# Outsider, Ótimo!



## cuchuflete

3000 Parabéns!

 Muito obrigado Outsider pela colaboração em muitas línguas.


Um abraço,
Qxu​


----------



## nichec

Thank you for your very kind help when I just joined the group.
It's always interesting to read your posts.
Thank you and congratulations!
(I'm sure you are going to get lots of "beautiful" posts here. My words may seem very simple but they come from the bottom of my heart. I've been waiting for this chance to thank you.)

Nicole


----------



## elroy

_*É sempre um prazer ler suas contribuiçãos, que som cheias de inteligência, de acuidade e de simpatia. *_

_*Parabéns! *_​


----------



## cherine

Congrates Outsider 
It is always interesting reading your posts about languages and ideas. You think very well and write very well too.
Keep going


----------



## Laia

*Felicidades Outsider!!!*

Laia


----------



## Whodunit

**

*It's*
*always*
*a pleasure*
*to read your **intriguing,*
*superfine, **and encouraging threads*
*as well as to be blinded by your scintillating posts.*

**

*!Meus sinceros parabéns!*​


----------



## Rayines

*Felicitaciones por tu constancia y tu seriedad, Outsider  !*


----------



## diegodbs

Muchas felicidades Outsider, hemos coincidido en muchos temas y siempre da gusto leer tus comentarios.


----------



## Vanda

Outsider, já?!

É um prazer contar com o Insider mais sério do nosso cantinho.  
Cheers, para mais 3000, logo, logo!​


----------



## tigger_uhuhu

*Thank you!!!*
*Siempre interesantes y acertados cada uno de tus comentarios.*


----------



## Alundra

¡¡¡¡FELICIDADES OUTSIDER!!!!

Tus mensajes son todos geniales y muy inteligentes.   

Alundra.


----------



## Doval

PARABENS OUTSIDER!!! TU ÉS UM VERDADEIRO INSIDER!


----------



## DDT

*BRAVO !!!*​
DDT


----------



## Agnès E.

Outsider ne reste pas à l'écart, finalement ! 

3000 kg de bravos !


----------



## geve

*Félicitations Outsider !*​ 
_It's always a pleasure to meet you here and there on the forum...  _
_along with the instructive and/or fun links you scatter around inconspicuously... _​


----------



## VenusEnvy

*Congrats, Outsider! You're always so helpful, and right on the ball!    Your kindness really shows in the forum. We thank you for all of your kind, hard work.  *


----------



## Fernando

Muchas gracias, Outsider. Ya no hay parte del foro en que no te vea realziar aportaciones.


----------



## Roi Marphille

parabéns amigo !  
A gente como tú faz deste Foro um bom espaço pra aprendizagem e o faz  mais rico. 
muita felicidade! que sabes que "_é como a gota de orvalho numa pétala de flor_"  

Roi


----------



## Mei

*MUCHAS FELICIDADES OUTSIDER!!!!!!!!*

*Mei*


----------



## Lems

Parabéns, Outsider!!!   

É sempre um grande prazer contar com suas pérolas de comentários, tanto na nossa estimada língua como nas outras tantas que refletem sua sabedoria.

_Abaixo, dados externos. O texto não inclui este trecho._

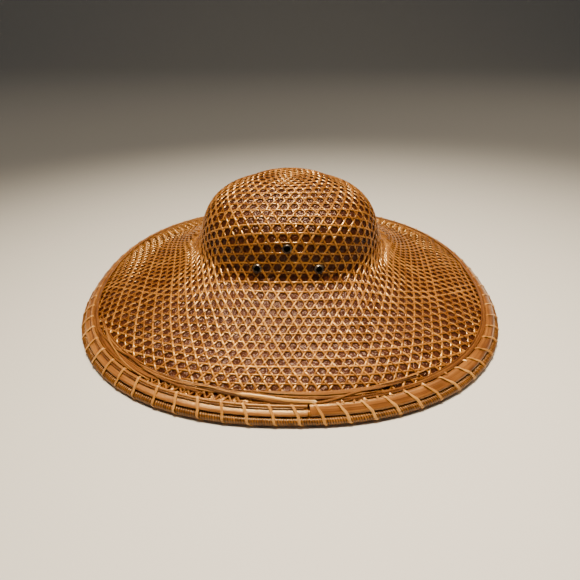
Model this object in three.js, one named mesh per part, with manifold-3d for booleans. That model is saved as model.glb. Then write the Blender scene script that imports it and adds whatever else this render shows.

Fico feliz por compartilhar este espaço com a gente.  

Um abraço 

Lems
_______________
Você se dá conta que já passou dos 40 quando mais trabalho significa prazer e mais prazer significa trabalho...


----------



## Outsider

Pois é, Vanda, time does fly when you're having fun!  
Onde encontrou essa expressão tão bonita, Roi?

_Obrigado a todos.
Moltes gràcies.
Shukran gazilan.
Muchas gracias.
Danke schön.
Thank you very much.
_​


----------



## fenixpollo

*Adjectives aren't sufficient for such an occasion...*

*Thanks, Outsider.*


----------



## GenJen54

*To Outsider, our ultimate Insider!  Thanks for keeping Cultura so alive with your witty banter and thoughtful discourse.

Congratulations on your 3rd Mille-Post! *


----------



## ampurdan

Muchas felicidades Outsider!


----------



## zebedee

Congratulations, Outsider, on 3000 helpful and thoughtful posts.

Here's to many more!


----------



## belén

*
Outsider, you are *




*IN

¡¡muchas congratuleixons!!
*​


----------



## Chaska Ñawi

Outsider, thanks for all the posts and the great links to other sites.  I love the way you think "outside the box" so often.

cheers,
Chaska


----------



## Outsider

_Thank you all.
Muchísimas gracias a todos. _​


----------



## Papalote

K3, eh? Parabéns, Outsider!

Thank you for all your help in these forums. It is always very rewarding to read you (as well as a pleasure  ).

Até logo, 

P


----------



## Heba

Congratulations Outsider
It is always interesting to read your posts


----------



## Anna Più

Thanks to share this intelligent posts! 
Felicitats Outsider!
(sometimes is better late than never... )​


----------



## Outsider

Thank you again. ​


----------



## la reine victoria

*CONGRATULATIONS*
*OUTSIDER!*

Always a pleasure!

** * * * * * * * * **

        
​La Reine V​​


----------